▶ _EXERCISE PROMPT_:
Review the lines that follow and copy each one that contains the word "scene".

▶ _INFORMATION PROVIDED_:
#####

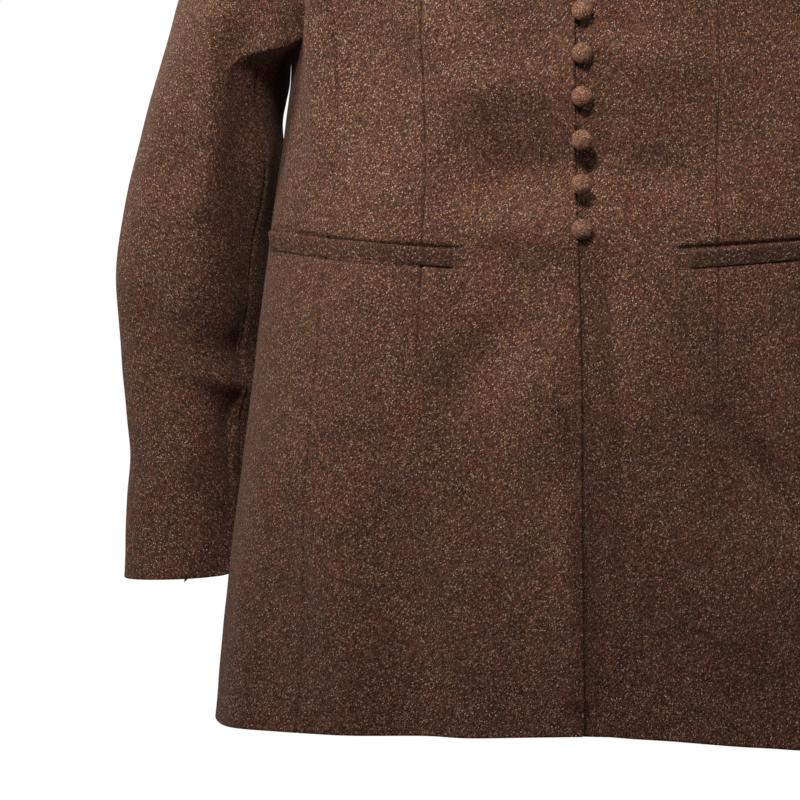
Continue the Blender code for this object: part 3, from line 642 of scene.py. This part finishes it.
def mesh_object(name, vertices, faces, uv, cloth):
    """A closed mesh with faces that point out. vertices are in millimetres in the frame."""
    mesh = bpy.data.meshes.new(name)
    mesh.from_pydata((vertices * MM).tolist(), [], faces)
    if uv is not None:
        layer = mesh.uv_layers.new(name="cloth")
        corners = np.zeros(len(mesh.loops), np.int32)
        mesh.loops.foreach_get("vertex_index", corners)
        layer.data.foreach_set("uv", uv[corners].astype(np.float32).ravel())
    mesh.calc_loop_triangles()
    corners = np.zeros(len(mesh.loop_triangles) * 3, np.int32)
    mesh.loop_triangles.foreach_get("vertices", corners)
    a, b, c = np.moveaxis(vertices[corners.reshape(-1, 3)], 1, 0)
    if np.einsum("ij,ij->", a, np.cross(b, c)) < 0:
        mesh.flip_normals()
    mesh.shade_smooth()
    mesh.materials.append(cloth)
    piece = bpy.data.objects.new(name, mesh)
    bpy.context.scene.collection.objects.link(piece)
    return piece


# Distance from the drawn-in edge, and depth, round a piece's edge: at a fold, and from the corner of a seam inward.
FOLD = tuple((WALL / 2 * math.sin(t), WALL / 2 * (1 - math.cos(t))) for t in np.radians((0, 28, 55, 90, 125, 152, 180)))
SEAM = (
    (0.0, 0.0), (0.20, 0.05), (0.33, 0.18), (0.38, 0.42), (0.38, 1.35), (0.52, 1.65), (0.52, WALL),
)
DRAWN_IN = {FOLD: (WALL / 2, WALL / 2), SEAM: (0.525, 0.005)}  # outer face, inner face


def cloth_shell(name, points, normals, side, edges, cloth, grain):
    """A wall of cloth inward from its outer points. edges are the kinds of the low, high, first and last edge.

    grain is where the piece lies on the cloth, in metres.
    """
    from_edges = lambda a: (a, a[::-1], a.swapaxes(0, 1), a.swapaxes(0, 1)[::-1])
    drawn, (depth, width) = np.zeros(points.shape[:2]), SEAM_TURN
    for turn, place, kind in zip(from_edges(drawn), from_edges(points), edges):
        if kind is SEAM:
            away = np.linalg.norm(place - place[:1], axis=-1)
            np.maximum(turn, depth * np.exp(-((away / width) ** 2)), out=turn)
    points = points - normals * drawn[..., None]
    outer, inner = points.copy(), points - normals * WALL
    for k, face in enumerate((outer, inner)):
        borders = ((face[0], face[1]), (face[-1], face[-2]), (face[:, 0], face[:, 1]), (face[:, -1], face[:, -2]))
        for (line, beside), kind in zip(borders, edges):
            step = beside - line
            length = np.linalg.norm(step, axis=-1, keepdims=True)
            line += step / length * np.minimum(DRAWN_IN[kind][k], 0.8 * length)
    rows, columns = points.shape[:2]
    index = np.arange(rows * columns).reshape(rows, columns)
    border = np.concatenate([index[0], index[1:, -1], index[-1, -2::-1], index[-2:0:-1, 0]])
    apart, profile = np.zeros(points.shape), np.zeros((rows, columns, 5, 2))
    at_edges = (np.s_[0], np.s_[-1], np.s_[:, 0], np.s_[:, -1])
    beside_edges = (np.s_[1], np.s_[-2], np.s_[:, 1], np.s_[:, -2])
    for place, beside, kind in zip(at_edges, beside_edges, edges):
        apart[place] += unit(outer[place] - outer[beside])
        profile[place] = np.maximum(profile[place], kind[1:-1])
    apart, flat_outer = (a.reshape(-1, 3)[border] for a in (apart, outer))
    profile = profile.reshape(-1, 5, 2)[border]
    down = normals.reshape(-1, 3)[border]
    apart = unit(apart - down * np.einsum("ij,ij->i", apart, down)[:, None])
    rims = [flat_outer + apart * profile[:, k, :1] - down * profile[:, k, 1:] for k in range(5)]
    vertices = np.concatenate([outer.reshape(-1, 3), inner.reshape(-1, 3), *rims]) * np.array([side, 1, 1])
    count, ring_size = rows * columns, len(border)
    a, b, c, d = index[:-1, :-1], index[:-1, 1:], index[1:, 1:], index[1:, :-1]
    faces = np.stack([a, b, c, d], -1).reshape(-1, 4)
    faces = [faces, faces[:, ::-1] + count]
    tracks = [border] + [2 * count + k * ring_size + np.arange(ring_size) for k in range(5)] + [border + count]
    for low, high in zip(tracks, tracks[1:]):
        faces.append(np.stack([low, high, np.roll(high, -1), np.roll(low, -1)], -1))
    uv = cloth_uv(points).reshape(-1, 2) * np.array([side, 1]) + grain
    uv = np.concatenate([uv, uv] + [uv[border]] * 5)
    return mesh_object(name, vertices, np.concatenate(faces).tolist(), uv, cloth)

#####

▶ _PROBLEM SOLUTION_:
Continue the Blender code for this object: part 3, from line 642 of scene.py. This part finishes it.
    bpy.context.scene.collection.objects.link(piece)